My father, Mr. Keeney’s senior student, spent decades ensuring that what was taught in his dojo remained as close as possible to what he was given by his only karate teacher. Over the years I trained and tested directly in front of Mr. Keeney. I even sought him out privately to have my kata corrected and approved.

Others can say the same.

So who is right?

Again—the answer is that reality is not that simple.

People have different strengths.
People have different weaknesses.
People have different bodies.
People move differently.

We are not machines designed to produce carbon copies.

Personally, I do not teach kata exactly as they were first taught to me by Mr. Keeney. In 1990 I was told to go out and learn, so I did. I trained with many people, but I developed a particularly close relationship with the Jundokan of Kentucky and its chief instructor, Lloyd Johnson. Through Mr. Johnson, and through further training with senior Goju-Ryu instructors such as Morio Higaonna, Yuchi Chinen, Eiichi Miyazato, and others, I found myself led back toward the beginning of my own lineage.

That journey shaped my karate.

And yet, even among those very seniors, one can observe visible differences in kata performance.
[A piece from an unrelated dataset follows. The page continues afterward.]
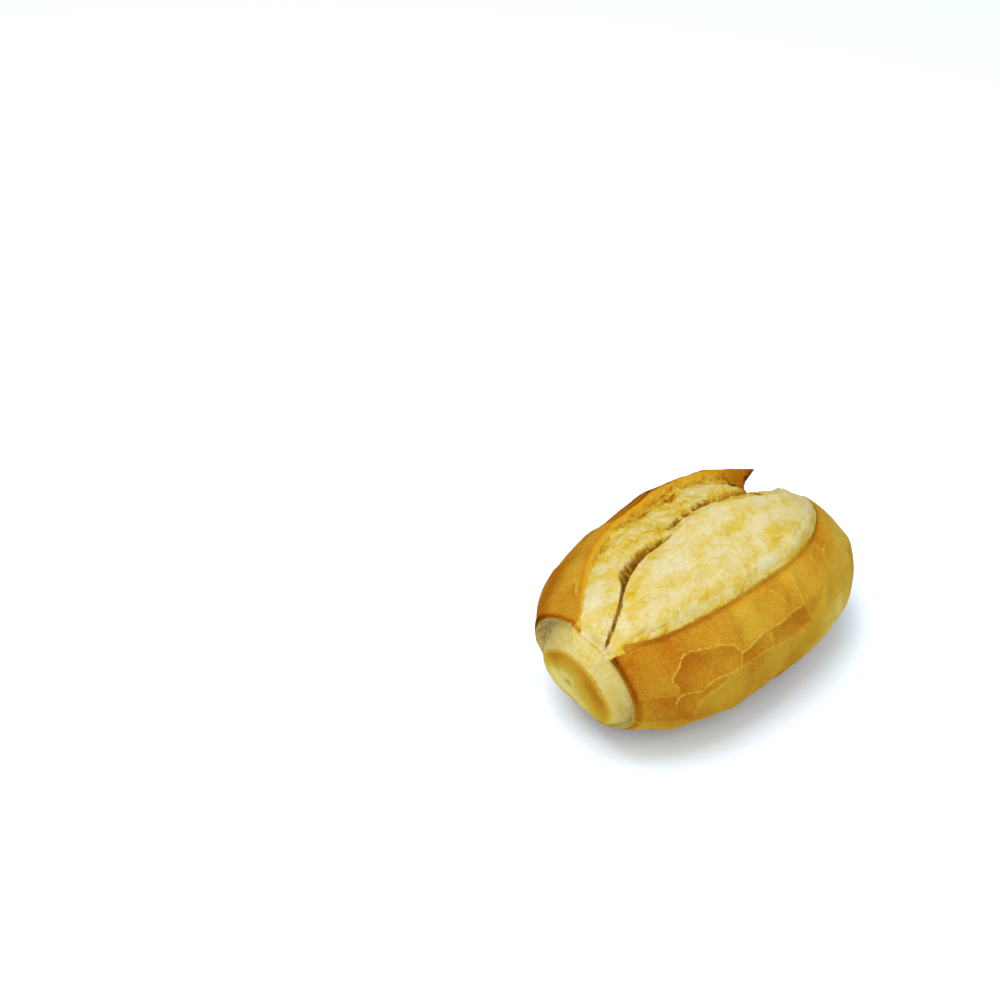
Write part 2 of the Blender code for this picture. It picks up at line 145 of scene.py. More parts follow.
# Plates of crackled crust. On the near side their borders are lines of (place along the loaf, angle from the
# top), each with how far it has opened. Everywhere else the plates are scattered
plates = {
    "borders": [
        (0.9, [(-0.832, 68.4), (-0.806, 64.9), (-0.775, 61.3), (-0.757, 57.8), (-0.737, 55.9)]),
        (1.0, [(-0.737, 55.9), (-0.706, 55.3), (-0.668, 56.8), (-0.588, 58.9), (-0.563, 59.3),
               (-0.523, 61.9), (-0.490, 64.1), (-0.478, 67.0), (-0.466, 70.2)]),
        (0.9, [(-0.466, 70.2), (-0.478, 74.2), (-0.495, 78.5)]),
        (0.7, [(-0.495, 78.5), (-0.555, 79.2), (-0.626, 78.9), (-0.660, 79.4)]),
        (1.0, [(-0.660, 79.4), (-0.687, 80.9), (-0.714, 83.7), (-0.756, 82.9), (-0.811, 83.1)]),
        (1.0, [(-0.832, 68.4), (-0.829, 72.1), (-0.818, 76.7), (-0.814, 83.1), (-0.829, 85.3),
               (-0.841, 88.7)]),
        (0.3, [(-0.841, 88.7), (-0.845, 96.8), (-0.850, 106.0)]),
        (1.0, [(-0.466, 70.2), (-0.437, 70.3), (-0.380, 68.6), (-0.332, 67.2), (-0.243, 67.1),
               (-0.187, 68.1)]),
        (0.7, [(-0.187, 68.1), (-0.105, 66.9), (-0.062, 66.8), (0.004, 67.4)]),
        (0.7, [(0.004, 67.4), (-0.003, 63.9), (-0.004, 59.9), (-0.002, 56.1), (0.012, 52.1),
               (0.031, 48.0)]),
        (0.5, [(-0.105, 66.9), (-0.119, 63.8), (-0.115, 60.4), (-0.113, 57.4), (-0.126, 53.5),
               (-0.154, 49.2)]),
        (0.4, [(-0.283, 67.0), (-0.305, 65.7), (-0.318, 59.7), (-0.324, 54.0), (-0.309, 51.0)]),
        (0.4, [(-0.490, 64.1), (-0.483, 62.2), (-0.467, 54.3), (-0.461, 51.1), (-0.464, 46.8)]),
        (0.2, [(-0.737, 55.9), (-0.721, 50.2), (-0.713, 46.9)]),
        (0.3, [(0.004, 67.4), (0.074, 67.3), (0.129, 66.5), (0.182, 63.6), (0.235, 62.9), (0.285, 61.9)]),
        (0.5, [(0.285, 61.9), (0.259, 56.5), (0.227, 53.7), (0.238, 49.4), (0.259, 43.8)]),
        (0.4, [(-0.495, 78.5), (-0.422, 78.9), (-0.351, 78.0), (-0.278, 78.5), (-0.236, 80.8),
               (-0.186, 80.0), (-0.069, 82.3), (0.05, 84.0), (0.16, 80.0), (0.285, 61.9)]),
        (0.3, [(-0.278, 78.5), (-0.269, 74.6), (-0.272, 69.6)]),
        (0.5, [(-0.728, 111.3), (-0.752, 103.9), (-0.753, 99.7), (-0.743, 95.0), (-0.725, 90.6),
               (-0.680, 87.8), (-0.639, 86.0), (-0.572, 81.9)]),
        (0.4, [(-0.186, 80.0), (-0.16, 92.0), (-0.20, 106.0)]),
        (0.3, [(0.16, 80.0), (0.28, 92.0), (0.30, 108.0)]),
    ],
    "dark": [  # plates painted darker than the rest, partly their own tone, partly painted shade where they turn down from the light: tone, outline
        (1.0, [(-0.832, 68.4), (-0.775, 61.3), (-0.737, 55.9), (-0.706, 55.3), (-0.588, 58.9),
               (-0.523, 61.9), (-0.490, 64.1), (-0.466, 70.2), (-0.495, 78.5), (-0.626, 78.9),
               (-0.660, 79.4), (-0.714, 83.7), (-0.811, 83.1)]),
        (1.0, [(-0.466, 70.2), (-0.380, 68.6), (-0.187, 68.1), (-0.062, 66.8), (0.004, 67.4),
               (0.03, 80.0), (-0.186, 80.0), (-0.278, 78.5), (-0.495, 78.5)]),
        (0.7, [(-0.811, 83.1), (-0.714, 83.7), (-0.626, 78.9), (-0.495, 78.5), (-0.572, 81.9),
               (-0.725, 90.6), (-0.752, 103.9), (-0.728, 111.3), (-0.98, 111.0), (-0.98, 84.0)]),
    ],
    "middles": [(-0.65, 69.0), (-0.60, 50.0), (-0.88, 60.0), (-0.39, 58.0), (-0.21, 58.0),
                (-0.06, 57.0), (0.12, 56.0), (-0.38, 73.5), (-0.14, 74.0), (0.10, 73.0), (-0.60, 95.0),
                (-0.88, 92.0), (-0.34, 92.0), (0.04, 96.0), (0.40, 75.0)],
    "size": 15.0,
    "reach": 7.0,
    "flatness": 1.05,
    "step": 0.20,
    "grooveDepth": 0.22,
    "grooveWidth": 0.35,
    "curl": 0.10,
}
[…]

So who, then, has the right Goju-Ryu?

The answer, I believe, is this:

No one possesses karate in a frozen, untouchable state.

Each practitioner may strive to preserve what was handed down, and should strive to do so honestly, but inevitably each individual leaves fingerprints upon the art. Those fingerprints may be small, but they are there.

This does not mean that all things are equal. It does not mean abandoning standards, dojo structure, or lineage. It simply means acknowledging an unavoidable truth:

As surely as one human being differs from another, so too will one karate-ka differ from another.

There are many roads up the mountain.

The mountain remains the same.

But each of us will climb it in our own way.

And in the end, each serious practitioner carries a style that is, at least in part, uniquely his own.